Status: Implemented Date: 2024-06-10 Context: The system must store data securely and efficiently, balancing performance, cost, and compliance. Different types of data have different requirements for consistency, scalability, and security.

Decision: 1. Data Classification and Storage: - Firestore is used for: - User mappings and relationships - Non-sensitive metadata - ID-to-ID relationships - Temporary or frequently changing data - Data requiring real-time updates - Data with flexible schema requirements

  • SQLAlchemy (Turso) is used for:

    • Sensitive user information
    • Transaction history
    • Financial data
    • Authentication data
    • Personal identifiable information (PII)
    • Data requiring strong consistency
    • Data with complex relationships
  • Data Access Patterns:

  • Repository pattern is enforced for all data access
  • Each repository must implement a clear interface
  • Direct database access is prohibited outside repositories
  • Transactions are used for multi-document updates
  • Optimistic concurrency control is implemented where needed

Examples: - Good:

# Repository Interface
class UserRepository(Protocol):
    async def get_by_id(self, user_id: str) -> User | None:
        raise NotImplementedError

    async def create(self, user: User) -> bool:
        raise NotImplementedError

# Firestore Implementation
class FirestoreUserRepository:
    def __init__(self, db: firestore.AsyncClient):
        self.db = db
        self.collection = self.db.collection("appUsers")

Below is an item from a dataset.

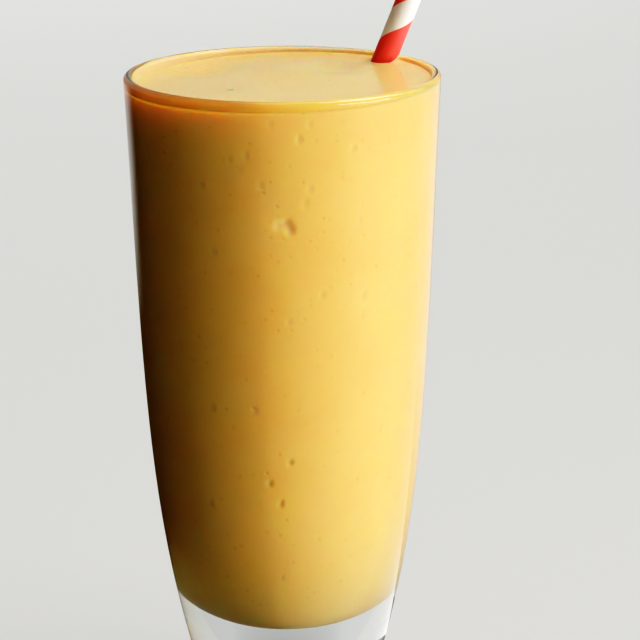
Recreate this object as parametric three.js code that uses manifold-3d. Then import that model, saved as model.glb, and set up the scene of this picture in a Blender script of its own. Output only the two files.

    async def get_by_id(self, user_id: str) -> User | None:
        doc = await self.collection.document(user_id).get()
        if not doc.exists:
            return None
        return User.model_validate(doc.to_dict())

# SQLAlchemy Implementation
class TursoUserRepository:
    def __init__(self, session: AsyncSession):
        self.session = session

    async def get_by_id(self, user_id: str) -> User | None:
        result = await self.session.execute(
            select(UserModel).where(UserModel.id == user_id)
        )
        user = result.scalar_one_or_none()
        return User.from_model(user) if user else None

# Good Service Implementation
class UserService:
    def __init__(
        self,
        user_repo: UserRepository,
        logger: Logger,
        metrics: MetricsCollector
    ):
        self.user_repo = user_repo
        self.logger = logger
        self.metrics = metrics

    async def get_user(self, user_id: str) -> User | None:
        with self.metrics.timer("user.get_by_id"):
            try:
                user = await self.user_repo.get_by_id(user_id)
                self.metrics.increment(
                    "user.queries",
                    tags={"operation": "get_by_id", "result": "found" if user else "not_found"}
                )
                return user
            except Exception as e:
                self.logger.error(
                    "Failed to get user",
                    extra={"user_id": user_id, "error": str(e)}
                )
                raise UserServiceError("Failed to get user") from e

    async def update_user(self, user_id: str, data: UserUpdate) -> bool:
        with self.metrics.timer("user.update"):
            try:
                # Validate update data
                if not data.is_valid():
                    raise ValidationError("Invalid update data")

                # Get existing user
                user = await self.user_repo.get_by_id(user_id)
                if not user:
                    raise UserNotFoundError(f"User {user_id} not found")

                # Apply updates
                updated_user = user.apply_update(data)

                # Save changes
                success = await self.user_repo.update(updated_user)

                self.metrics.increment(
                    "user.updates",
                    tags={"operation": "update", "result": "success" if success else "failed"}
                )

                return success
            except Exception as e:
                self.logger.error(
                    "Failed to update user",
                    extra={"user_id": user_id, "error": str(e)}
                )
                raise UserServiceError("Failed to update user") from e

  • Bad:
    # Direct database access
    class UserService:
        def __init__(self, db):
            self.db = db
    
        def get_user(self, user_id: str):
            # Directly queries database without abstraction
            doc = self.db.collection("appUsers").document(user_id).get()
            return doc.to_dict()
    
        def update_user(self, user_id: str, data: dict):
            # No transaction handling
            # No validation
            self.db.collection("appUsers").document(user_id).update(data)
    

Consequences: - Positive: - Sensitive data is protected and compliant - Each database is used for its strengths - Code is decoupled from specific implementations - Data access is consistent and maintainable - Testing is easier with clear interfaces

  • Negative (if violated):
  • Security risks from improper data storage
  • Performance issues from using wrong database
  • Maintenance difficulties from mixed access patterns
  • Testing complexity from direct database access
  • Compliance issues from improper data handling

References: - See docs/dev_practices.md (Firestore Usage, Data Access Patterns, Data Consistency)